You can use sunflower oil as a direct substitute for avocado oil, and its neutral flavor won’t have any major impact on the taste of a dish. You also get a respectable 450 F smoke point, so you can use this for sauteing and pan-frying as well.
7. Coconut Oil
Coconut oil makes for a solid avocado oil substitute, with a couple of caveats. The first is that it’s literally solid when cold or at room temperature.
That means you wouldn’t want to use this as an oil in salad dressings or to drizzle over any cold dishes.
And second, coconut oil has a relatively strong flavor compared to most other alternatives. But, you can use that to your advantage if you know how to use it and what it pairs well with.
Pro Tip: The flavor and aroma of coconut oil tends to pair perfectly when used in dishes from places where coconuts naturally grow. Think Caribbean, Southeast Asian, African, and Indian cuisine.
Tips For Working With Avocado Oil Substitutes
Avocado oil is one of the few cooking oils that provides both flavor and an incredibly high smoke point all in one. And since there aren’t many substitutes that can do both, you may have to pick and choose your alternatives depending on what you’re making.

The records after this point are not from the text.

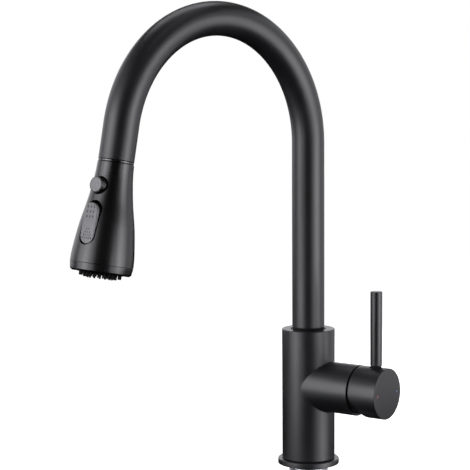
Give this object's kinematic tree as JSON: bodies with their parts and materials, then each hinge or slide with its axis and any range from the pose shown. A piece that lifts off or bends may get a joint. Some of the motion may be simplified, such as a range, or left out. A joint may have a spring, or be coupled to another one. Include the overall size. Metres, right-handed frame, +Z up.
{
  "type": "pull-down kitchen faucet",
  "caption": "Deck-mounted gooseneck kitchen faucet with a swivelling spout, pull-down spray head with pause button and spray rocker, and one side lever.",
  "frame": {"origin": "centre of the base ring's underside, on top of the deck", "axes": "+Z up out of the deck, the spout reaches out along -Y, the handle is on the +X side, turned 10.7 degrees towards +Y; -Z is the deck mount's direction"},
  "size_m": [0.1112, 0.2867, 0.4825],
  "materials": {
    "matte_black": "matte black coating on metal",
    "satin_black": "satin black coat on moulded plastic",
    "button_grey": "dark grey soft-touch pad",
    "rubber": "black rubber",
    "nozzle_silicone": "dark grey silicone",
    "black_plastic": "black acetal plastic",
    "inner_plastic": "natural engineering plastic",
    "ceramic": "polished alumina ceramic",
    "steel": "plain stainless steel",
    "brass": "bare brass",
    "hose_braid": "braided nylon hose cover",
    "hot_red": "red mark",
    "cold_blue": "blue mark"
  },
  "bodies": {
    "faucet_body": {"base_ring": "matte_black", "base_gasket": "rubber", "mounting_shank": "steel", "deck_rubber_washer": "rubber", "deck_steel_washer": "steel", "mounting_nut": "brass", "clamp_screw_1": "steel", "clamp_screw_2": "steel", "hot_inlet_stub": "steel", "cold_inlet_stub": "steel", "mixed_outlet_stub": "steel", "faucet_body": "matte_black", "upper_swivel_bush": "black_plastic", "lower_swivel_bush": "black_plastic", "swivel_set_screw": "steel", "cartridge_housing": "inner_plastic", "hot_port_seal": "rubber", "cold_port_seal": "rubber", "outlet_port_seal": "rubber", "fixed_ceramic_disc": "ceramic", "cartridge_nut": "brass", "dome_cover": "matte_black"},
    "spout": {"spout_tube": "matte_black", "spout_seal_upper": "rubber", "spout_seal_lower": "rubber", "spout_dust_seal": "rubber", "spray_hose": "hose_braid", "dock_guide": "black_plastic", "dock_magnet": "steel"},
    "hose_end": {"hose_ferrule": "steel", "hose_nut": "brass"},
    "spray_head": {"head_shell": "satin_black", "docking_collar": "black_plastic", "dock_strike_ring": "steel", "waterway_core": "black_plastic", "check_valve": "inner_plastic", "flow_plate": "black_plastic", "bezel_ring": "satin_black", "nozzle_mat": "nozzle_silicone", "aerator_core": "nozzle_silicone", "rocker_pin": "steel", "rocker_bracket": "black_plastic"},
    "pause_button": {"pause_button": "button_grey"},
    "spray_rocker": {"spray_rocker": "button_grey"},
    "cartridge_driver": {"lever_driver": "inner_plastic", "driver_pin": "steel"},
    "flow_disc": {"moving_ceramic_disc": "ceramic", "disc_carrier": "inner_plastic"},
    "handle": {"lever_stem": "steel", "handle_hub": "matte_black", "lever_rod": "matte_black", "lever_washer": "rubber", "handle_set_screw": "steel", "hot_mark": "hot_red", "cold_mark": "cold_blue"}
  },
  "joints": [
    {"name": "spout_swivel", "type": "hinge", "parent": "faucet_body", "child": "spout", "pos_m": [0, 0, 0.1], "axis": [0, 0, 1], "continuous": true},
    {"name": "head_pull", "type": "slide", "parent": "spout", "child": "hose_end", "axis": [0, -0.193, -0.9812], "range_m": [0, 0.4], "stiffness_N_per_m": 5, "springref_m": -0.8},
    {"name": "head_turn", "type": "hinge", "parent": "hose_end", "child": "spray_head", "pos_m": [0, -0.21079, 0.27184], "axis": [0, 0.193, 0.9812], "continuous": true},
    {"name": "pause_press", "type": "slide", "parent": "spray_head", "child": "pause_button", "axis": [-0.2079, 0.9598, -0.1888], "range_m": [0, 0.002], "stiffness_N_per_m": 900, "springref_m": -0.001},
    {"name": "rocker_tilt", "type": "hinge", "parent": "spray_head", "child": "spray_rocker", "pos_m": [0.00309, -0.23472, 0.22551], "axis": [0.9781, 0.204, -0.0401], "range_deg": [-11, 0]},
    {"name": "temp_turn", "type": "hinge", "parent": "faucet_body", "child": "cartridge_driver", "pos_m": [0.05109, 0.00967, 0.0698], "axis": [0.9825, 0.186, 0], "range_deg": [-45, 45]},
    {"name": "flow_lift", "type": "hinge", "parent": "cartridge_driver", "child": "handle", "pos_m": [0.05109, 0.00967, 0.0698], "axis": [-0.186, 0.9825, 0], "range_deg": [0, 25]},
    {"name": "disc_slide", "type": "slide", "parent": "cartridge_driver", "child": "flow_disc", "axis": [0, 0, 1], "range_m": [0, 0.0045]}
  ],
  "couplings": [
    {"joint": "disc_slide", "follows": "flow_lift", "m_per_rad": 0.01017}
  ]
}
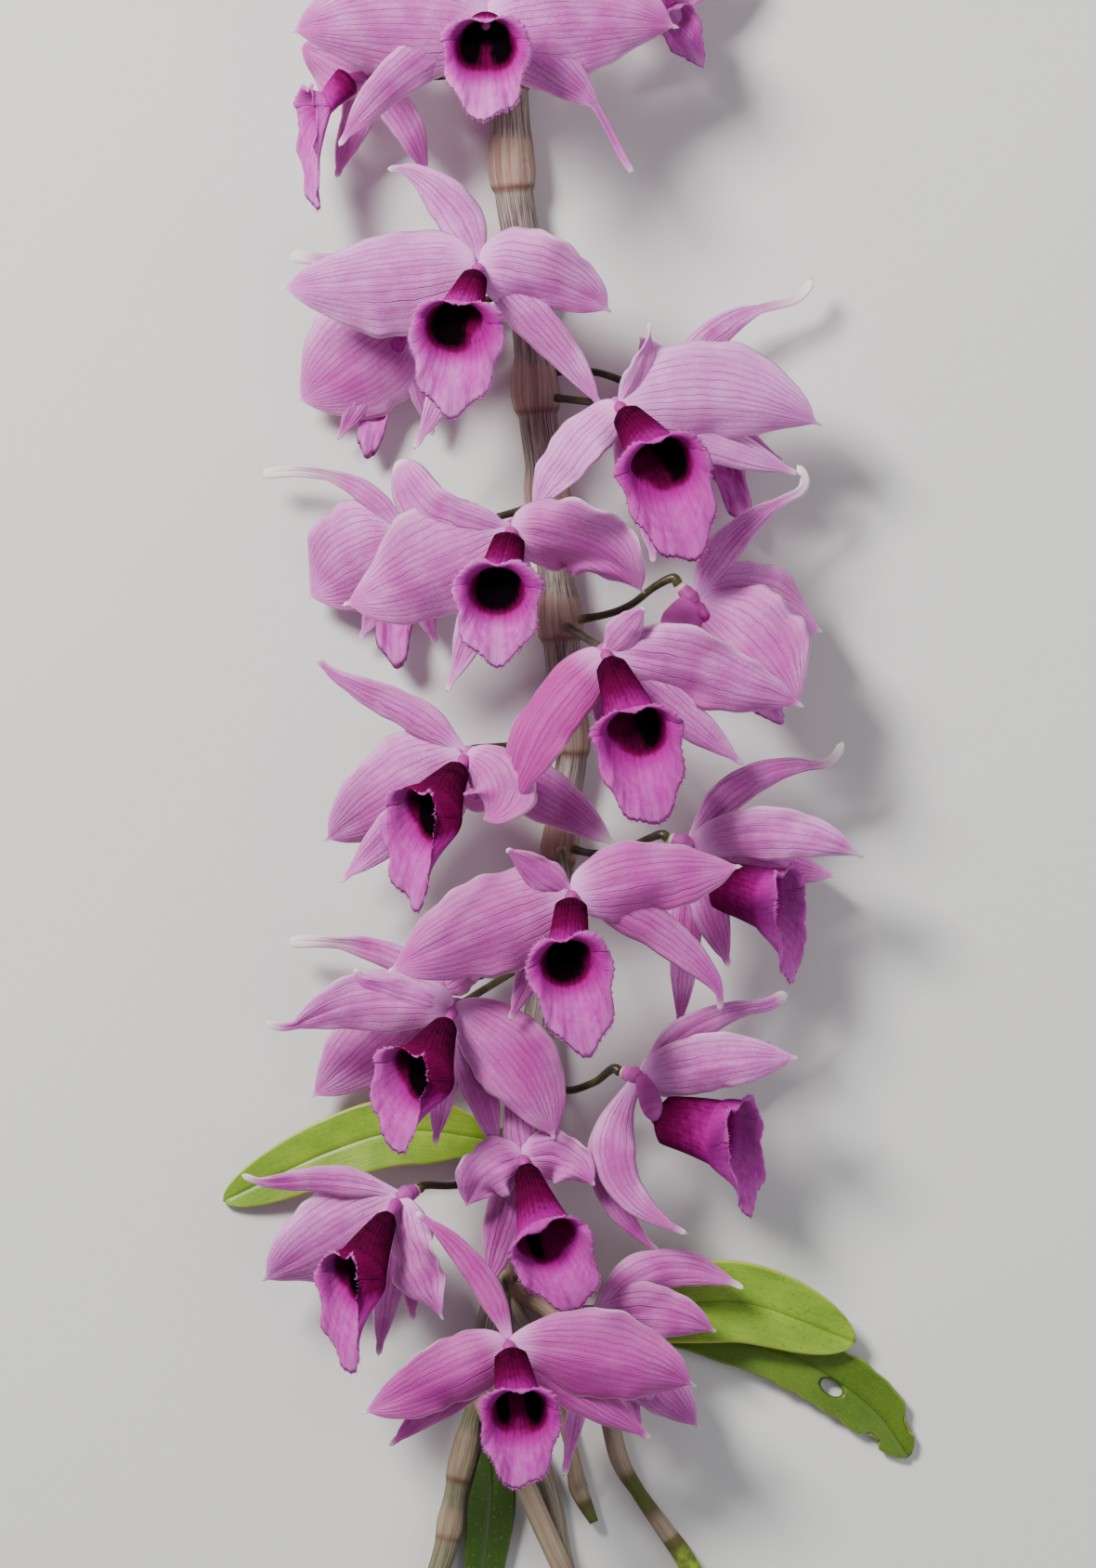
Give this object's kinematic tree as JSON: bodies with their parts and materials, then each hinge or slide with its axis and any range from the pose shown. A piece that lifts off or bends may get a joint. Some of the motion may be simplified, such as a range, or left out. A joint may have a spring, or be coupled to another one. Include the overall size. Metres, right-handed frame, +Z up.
{
  "type": "dendrobium orchid stem",
  "caption": "Cut orchid cane lying down: jointed stem with papery sheaths, flower stalks, side shoots, strap leaves and lilac blooms with rolled purple lips.",
  "frame": {"origin": "middle of the small flat under the swollen node in the middle of the cane, on the surface that the stem lies on", "axes": "+Y along the cane towards its cut end, +X to the right of the stem seen from above with the cut end up, +Z up, the way the blooms look"},
  "size_m": [0.179, 0.4676, 0.0665],
  "materials": {
    "cane": "matt, striped",
    "leaf": "waxy",
    "perianth": "soft satin",
    "lip": "velvety"
  },
  "bodies": {
    "root": {"stem": "cane", "leaf_left": "leaf", "leaf_right_front": "leaf", "leaf_right_rear": "leaf", "leaf_bottom": "leaf", "bloom_01_perianth": "perianth", "bloom_01_lip": "lip", "bloom_02_perianth": "perianth", "bloom_02_lip": "lip", "bloom_03_perianth": "perianth", "bloom_03_lip": "lip", "bloom_04_perianth": "perianth", "bloom_04_lip": "lip", "bloom_05_perianth": "perianth", "bloom_05_lip": "lip", "bloom_06_perianth": "perianth", "bloom_06_lip": "lip", "bloom_07_perianth": "perianth", "bloom_07_lip": "lip", "bloom_08_perianth": "perianth", "bloom_08_lip": "lip", "bloom_09_perianth": "perianth", "bloom_09_lip": "lip", "bloom_10_perianth": "perianth", "bloom_10_lip": "lip", "bloom_11_perianth": "perianth", "bloom_11_lip": "lip", "bloom_12_perianth": "perianth", "bloom_12_lip": "lip", "bloom_13_perianth": "perianth", "bloom_13_lip": "lip", "bloom_14_perianth": "perianth", "bloom_14_lip": "lip", "bloom_15_perianth": "perianth", "bloom_15_lip": "lip", "bloom_16_perianth": "perianth", "bloom_16_lip": "lip", "bloom_17_perianth": "perianth", "bloom_17_lip": "lip", "bloom_18_perianth": "perianth", "bloom_18_lip": "lip", "bloom_19_perianth": "perianth", "bloom_19_lip": "lip", "bloom_20_perianth": "perianth", "bloom_20_lip": "lip", "bloom_21_perianth": "perianth", "bloom_21_lip": "lip"}
  },
  "joints": []
}
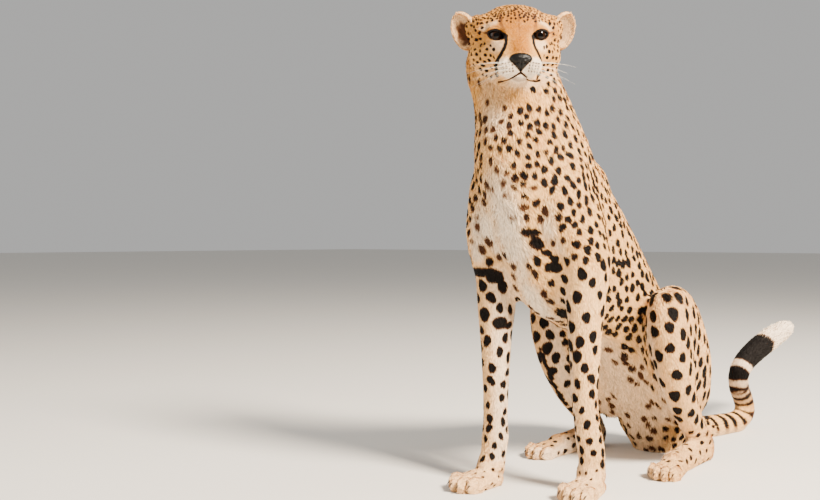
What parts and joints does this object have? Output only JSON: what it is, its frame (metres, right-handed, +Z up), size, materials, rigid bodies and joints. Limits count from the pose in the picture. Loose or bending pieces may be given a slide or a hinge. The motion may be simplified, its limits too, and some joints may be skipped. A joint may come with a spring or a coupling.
{
  "type": "cheetah model",
  "caption": "Life-size still model of a cheetah sitting upright on its haunches, head turned to its left, tail laid back on the floor and curled up at the end.",
  "frame": {"origin": "centre of the bounding box at floor level", "axes": "+Z up, the animal's body faces -Y with its tail along +Y, and its left side is +X"},
  "size_m": [0.3402, 1.1818, 0.8571],
  "materials": {
    "coat": "short cream and tawny fur with solid black-brown spots, white on chest and belly",
    "nose_leather": "bare black nose leather, slightly moist",
    "eye": "dark amber-brown glossy eye, as a taxidermist's eye"
  },
  "bodies": {
    "root": {"head": "coat", "neck": "coat", "trunk": "coat", "tail": "coat", "fore_leg_left": "coat", "fore_leg_right": "coat", "fore_paw_left": "coat", "fore_paw_right": "coat", "haunch_left": "coat", "haunch_right": "coat", "hind_foot_left": "coat", "hind_foot_right": "coat", "ear_left": "coat", "ear_right": "coat", "nose": "nose_leather", "eye_left": "eye", "eye_right": "eye"}
  },
  "joints": []
}
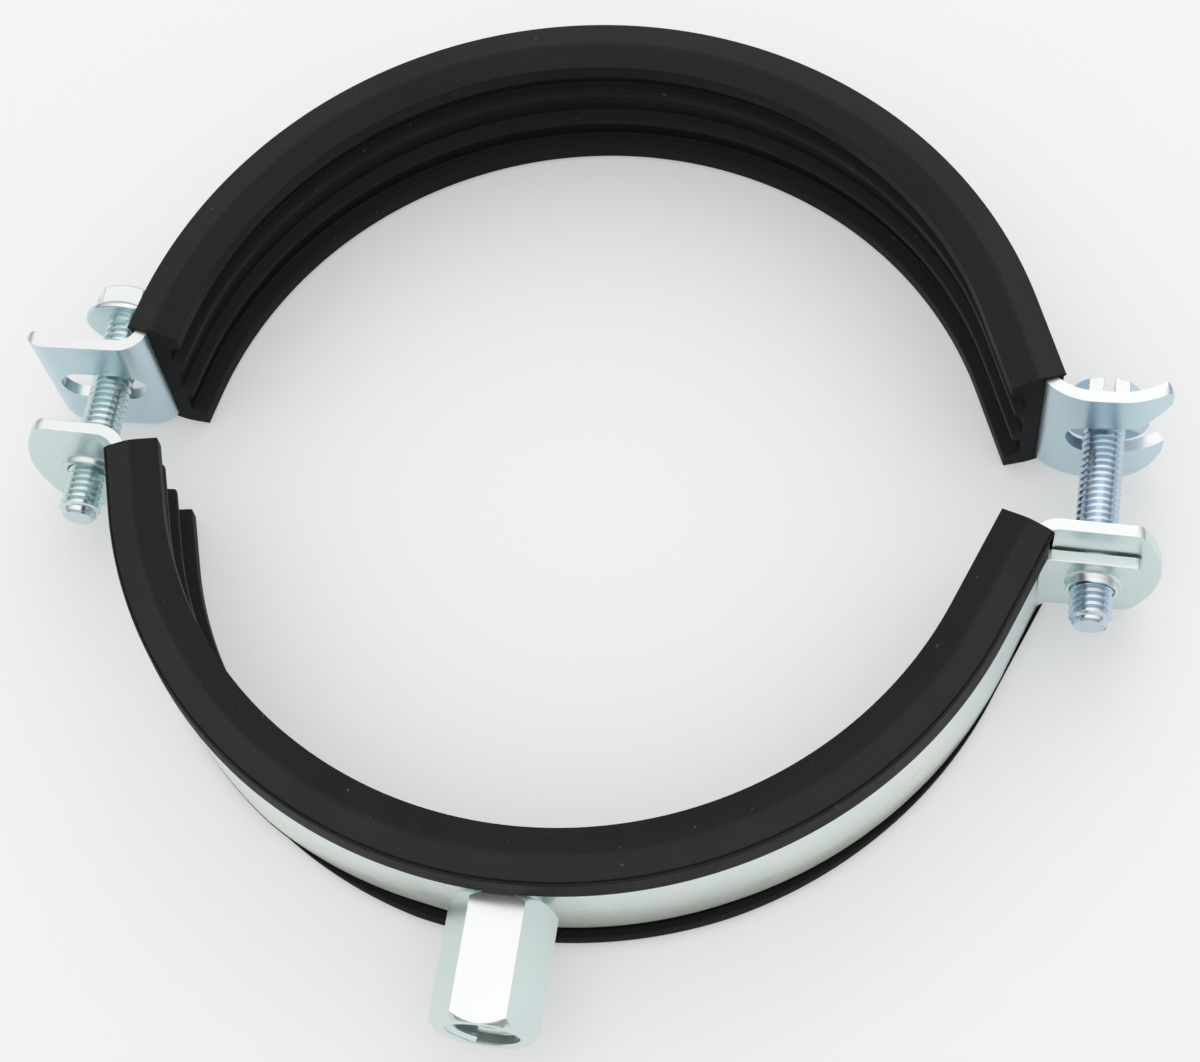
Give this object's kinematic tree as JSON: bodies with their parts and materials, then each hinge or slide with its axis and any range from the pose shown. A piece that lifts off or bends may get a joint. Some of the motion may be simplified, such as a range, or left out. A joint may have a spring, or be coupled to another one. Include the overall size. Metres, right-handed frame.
{
  "type": "rubber lined pipe clamp",
  "caption": "Round pipe clamp: a bent steel strip in rubber on each half, hexagonal screws through the ears and a long hexagonal nut on the outside of one half.",
  "frame": {"origin": "centre of the lower half's ring, at the base on which the clamp lies", "axes": "+Z along the pipe's axis, +X towards the ear with the nut plate, -Y towards the connection nut, +Y towards the upper half and the screw heads"},
  "size_m": [0.1652, 0.1523, 0.0255],
  "materials": {
    "zinc_strip": "bright zinc plated steel strip",
    "zinc_nut": "bright zinc plated steel bar",
    "zinc_screw": "bright zinc plated steel screw",
    "rubber": "matt moulded rubber"
  },
  "bodies": {
    "lower_half": {"lower_band": "zinc_strip", "lower_liner": "rubber", "connection_nut": "zinc_nut", "nut_plate": "zinc_strip"},
    "upper_half": {"upper_band": "zinc_strip", "upper_liner": "rubber"},
    "left_screw": {"left_screw": "zinc_screw"},
    "right_screw": {"right_screw": "zinc_screw"}
  },
  "joints": [
    {"name": "upper_half_travel", "type": "slide", "parent": "lower_half", "child": "upper_half", "axis": [0, 1, 0], "range_m": [-0.011, 0.007]},
    {"name": "left_screw_turn", "type": "hinge", "parent": "upper_half", "child": "left_screw", "pos_m": [-0.0718, 0, 0.01275], "axis": [0, 1, 0], "range_deg": [-3960.5, 2520.5]},
    {"name": "right_screw_turn", "type": "hinge", "parent": "upper_half", "child": "right_screw", "pos_m": [0.07365, 0, 0.01275], "axis": [0, 1, 0], "range_deg": [-3960.5, 2520.5]}
  ],
  "couplings": [
    {"joint": "left_screw_turn", "follows": "upper_half_travel", "rad_per_m": 6283.2},
    {"joint": "right_screw_turn", "follows": "upper_half_travel", "rad_per_m": 6283.2}
  ]
}
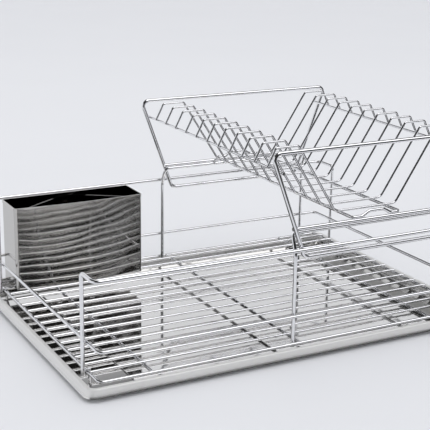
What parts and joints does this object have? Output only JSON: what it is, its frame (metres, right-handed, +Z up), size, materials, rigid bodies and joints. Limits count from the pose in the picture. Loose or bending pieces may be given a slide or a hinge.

If you need a substitute finishing oil to be used at the end of the cooking process, extra virgin olive oil is definitely your best bet.
And if you would be using avocado oil for its high heat tolerance, you can go with just about any neutral-flavored cooking oil and you should be all set.
Frequently Asked Questions
Can I Use Olive Oil Instead Of Avocado Oil?
Yes, use extra virgin olive oil as a finishing oil or for low-temperature cooking. Or, reach for light olive oil for high heat applications.
What’s The Smoke Point Of Avocado Oil?
Avocado oil has a smoke point of around 520 F. Some unrefined, virgin avocado oils will have a slightly lower smoke point, but still close to 500 F.
Can I Use Butter Instead Of Avocado Oil?
Butter can be used as an avocado oil substitute in some baking or low-temperature cooking. But in general, it is not a very good substitute.